John Searle came to Vancouver. As such, I trekked over to UBC to hear him. In the same theatre that afforded me the opportunity of hearing Peter Singer, Searle stood on stage unwavering as a speech act theorist. Searle gave the unbridled passionate speech about how natural sciences unify around a model or principle of a mind-independent world. For chemistry, it is the chemical bond, and for physics, it is the atom. For the question regarding social ontology and the status of social things, it is the status-function declaration.
Status-function declarations, as far as I understood him, designate a collective recognition of our representing X because we think of X as being represented as X. So, we think of money as being money only because we participate in the collective recognition of X being represented in our minds as money. As such, status-declarations explain why it is we have social things, and gives us an organizing principle for a theory of social things.
Searle was a little confusing when it came to how status-function declarations related to morality. I asked him in front of everyone if there was an a unifying status-function declaration for morality, and pressed how he might answer the 'why be moral' question. He had offered that status-function declarations of friendship provide the norms for being a friend, yet I couldn't find any reason why status-function declarations should be seen as reaons why I abide by norms. They do well to explain how it is that moral agents internalize a moral code, but beyond that, they would only amount to something like the following:
(1) Being a good friend is collectively recognized as having characteristics F1 to Fn only because we think of F1-Fn as being represented as F1-Fn (we might add some contextual constraint on these norms as well)

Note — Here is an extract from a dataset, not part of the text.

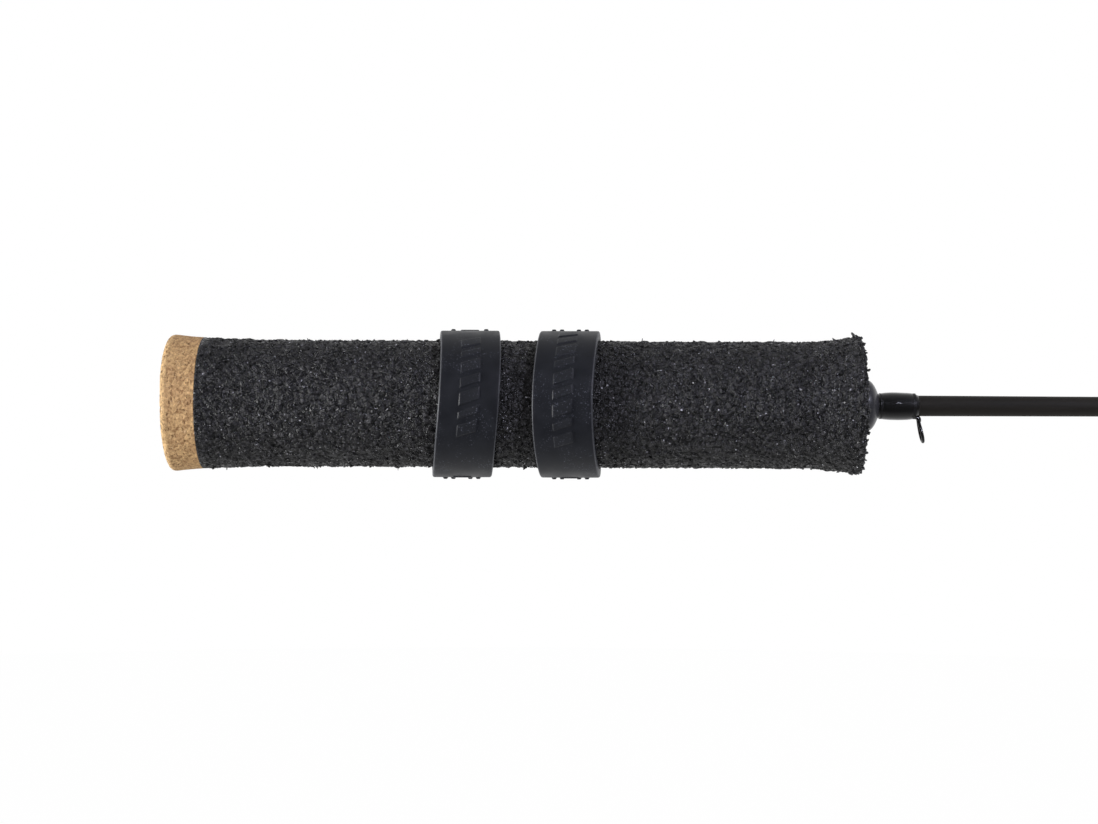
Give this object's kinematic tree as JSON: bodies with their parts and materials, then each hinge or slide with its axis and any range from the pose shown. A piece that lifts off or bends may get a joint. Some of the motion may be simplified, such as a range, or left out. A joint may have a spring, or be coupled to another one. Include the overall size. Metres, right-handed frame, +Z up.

However, (1) doesn't tell us why I ought to be a good friend. It only informs me of the status of how friendship is regarded by others. If there are norms suggested in the common representation of the status of the friendship characteristics F1-Fn, then this adherence to these norms is not reason-generating, but only habitually practiced. Of course, Searle can say that he is not addressing the question of seeking how we determine the content of moral reasons. He would just say that he is looking for the conceptual underpinnings of why social things are the way they are, yet Searle then shouldn't suggest that deontic implications follow from his view without giving us a story of how the ontological status of duties gives us reasons to follow implicitly from the social ontology.
(1) might be compatible with a relativism as exemplified by Harman's account. Yet, even in Harman, I am left dissatisfied with how norms and values in context give me reasons to do what they describe--so, the same problem cuts across both views, namely, that contextually functioning rules fail to produce morally-guiding reasons; instead, they only produce functioning rules because those rules are habitually ingrained in collective recognition of their status.
So, yeah... I was mad at Searle for failing to answer my question!!!
I think that a colleague of mine said it best when the talk sounded like a "analytic recasting of Foucault."